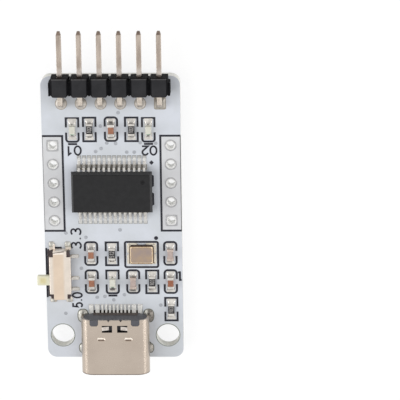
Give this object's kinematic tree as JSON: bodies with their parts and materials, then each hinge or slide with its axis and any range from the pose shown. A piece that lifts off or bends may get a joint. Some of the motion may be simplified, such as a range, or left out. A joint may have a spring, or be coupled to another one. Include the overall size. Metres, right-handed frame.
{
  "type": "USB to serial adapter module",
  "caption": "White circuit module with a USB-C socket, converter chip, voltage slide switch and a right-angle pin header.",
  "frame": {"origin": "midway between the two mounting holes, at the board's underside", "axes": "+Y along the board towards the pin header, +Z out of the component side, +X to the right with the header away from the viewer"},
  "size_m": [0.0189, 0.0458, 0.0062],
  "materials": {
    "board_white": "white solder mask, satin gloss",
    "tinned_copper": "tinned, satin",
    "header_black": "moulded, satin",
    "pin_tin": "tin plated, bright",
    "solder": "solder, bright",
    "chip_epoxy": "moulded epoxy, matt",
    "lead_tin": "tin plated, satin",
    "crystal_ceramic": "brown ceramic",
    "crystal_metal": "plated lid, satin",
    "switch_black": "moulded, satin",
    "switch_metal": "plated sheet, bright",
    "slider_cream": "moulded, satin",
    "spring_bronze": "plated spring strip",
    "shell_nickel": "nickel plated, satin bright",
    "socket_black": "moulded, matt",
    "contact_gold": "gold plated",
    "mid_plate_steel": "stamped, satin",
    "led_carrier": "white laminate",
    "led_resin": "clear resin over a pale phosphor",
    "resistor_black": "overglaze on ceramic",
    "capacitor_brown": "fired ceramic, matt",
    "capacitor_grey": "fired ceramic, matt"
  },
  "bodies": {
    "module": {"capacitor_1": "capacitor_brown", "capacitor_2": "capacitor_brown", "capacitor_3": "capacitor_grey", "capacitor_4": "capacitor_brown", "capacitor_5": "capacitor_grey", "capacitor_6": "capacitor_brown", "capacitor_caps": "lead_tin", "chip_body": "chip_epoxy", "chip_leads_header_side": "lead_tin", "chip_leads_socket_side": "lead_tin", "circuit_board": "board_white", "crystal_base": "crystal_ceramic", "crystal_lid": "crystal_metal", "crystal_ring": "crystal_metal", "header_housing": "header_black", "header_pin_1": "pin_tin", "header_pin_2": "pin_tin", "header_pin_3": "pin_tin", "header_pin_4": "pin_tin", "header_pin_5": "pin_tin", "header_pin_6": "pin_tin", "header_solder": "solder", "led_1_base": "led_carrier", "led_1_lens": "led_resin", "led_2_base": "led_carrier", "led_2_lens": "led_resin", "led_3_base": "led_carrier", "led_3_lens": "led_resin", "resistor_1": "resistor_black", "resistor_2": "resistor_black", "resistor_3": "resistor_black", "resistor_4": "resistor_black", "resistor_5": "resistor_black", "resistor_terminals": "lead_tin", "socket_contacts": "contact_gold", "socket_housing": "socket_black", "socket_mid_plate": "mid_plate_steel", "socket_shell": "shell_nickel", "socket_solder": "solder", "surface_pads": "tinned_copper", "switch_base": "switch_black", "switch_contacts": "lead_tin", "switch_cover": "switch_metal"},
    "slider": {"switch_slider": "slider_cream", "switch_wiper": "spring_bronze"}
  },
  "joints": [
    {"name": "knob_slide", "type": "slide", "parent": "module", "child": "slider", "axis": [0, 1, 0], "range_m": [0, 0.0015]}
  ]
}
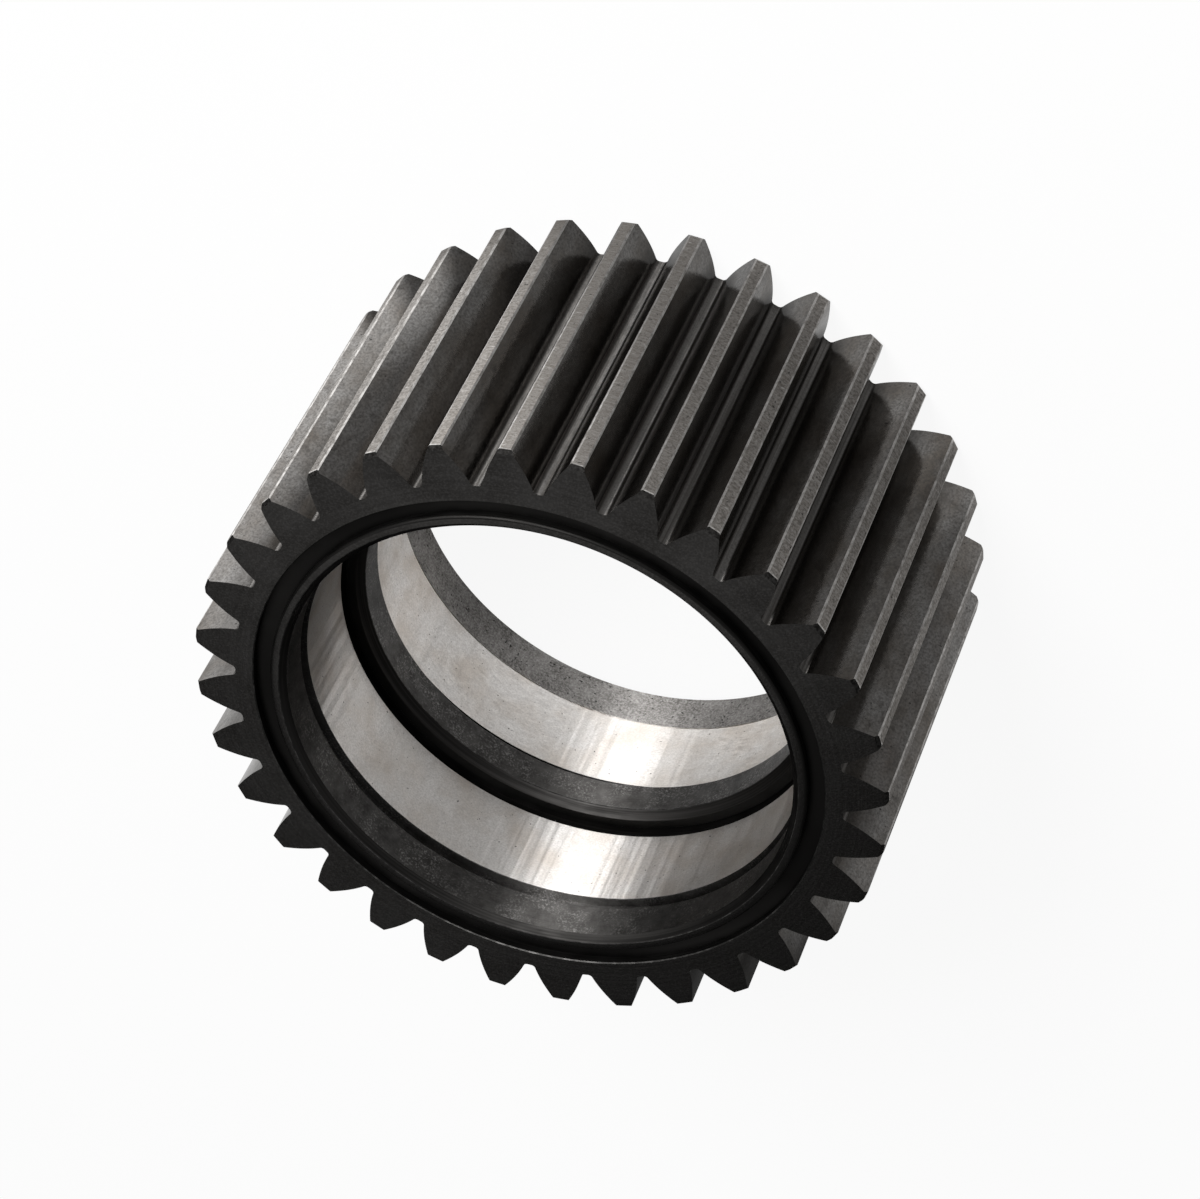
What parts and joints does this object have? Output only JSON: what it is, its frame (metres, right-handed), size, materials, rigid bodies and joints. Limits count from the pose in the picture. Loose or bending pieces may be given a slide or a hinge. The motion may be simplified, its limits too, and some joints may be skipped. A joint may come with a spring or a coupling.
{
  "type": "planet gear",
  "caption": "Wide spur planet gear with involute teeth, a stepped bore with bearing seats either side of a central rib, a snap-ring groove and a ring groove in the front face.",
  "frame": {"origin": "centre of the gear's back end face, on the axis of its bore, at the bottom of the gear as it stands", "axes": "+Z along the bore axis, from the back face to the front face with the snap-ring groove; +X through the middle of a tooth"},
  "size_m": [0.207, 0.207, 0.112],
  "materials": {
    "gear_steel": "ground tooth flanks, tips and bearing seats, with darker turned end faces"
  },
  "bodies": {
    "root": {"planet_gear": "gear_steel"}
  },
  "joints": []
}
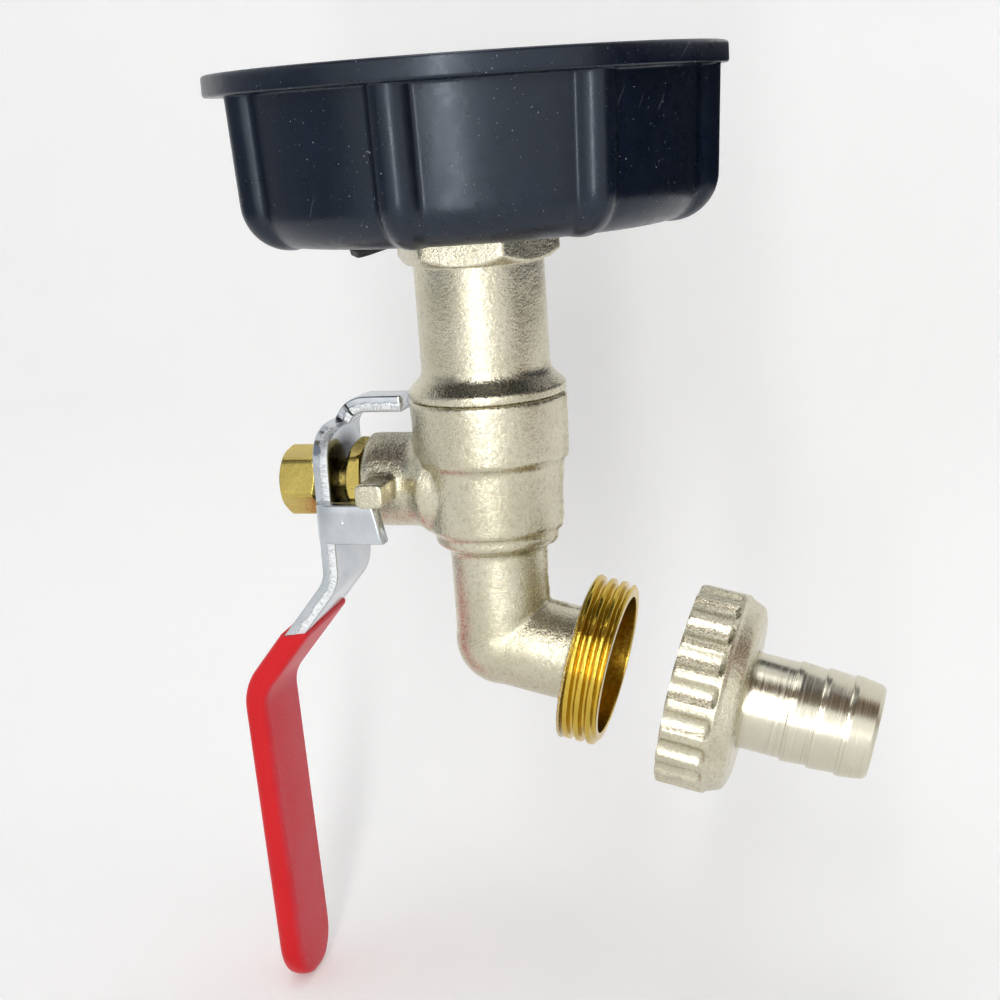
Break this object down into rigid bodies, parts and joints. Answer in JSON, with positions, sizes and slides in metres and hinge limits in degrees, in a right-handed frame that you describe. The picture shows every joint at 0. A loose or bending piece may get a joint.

————

> Task objective
Gather all lines from the records above in which "bodies" appears.

> Full response
Give this object's kinematic tree as JSON: bodies with their parts and materials, then each hinge or slide with its axis and any range from the pose shown. A piece that lifts off or bends may get a joint. Some of the motion may be simplified, such as a range, or left out. A joint may have a spring, or be coupled to another one. Include the overall size. Metres, right-handed frame.
  "bodies": {
What parts and joints does this object have? Output only JSON: what it is, its frame (metres, right-handed), size, materials, rigid bodies and joints. Limits count from the pose in the picture. Loose or bending pieces may be given a slide or a hinge. The motion may be simplified, its limits too, and some joints may be skipped. A joint may come with a spring or a coupling.
  "bodies": {
Break this object down into rigid bodies, parts and joints. Answer in JSON, with positions, sizes and slides in metres and hinge limits in degrees, in a right-handed frame that you describe. The picture shows every joint at 0. A loose or bending piece may get a joint.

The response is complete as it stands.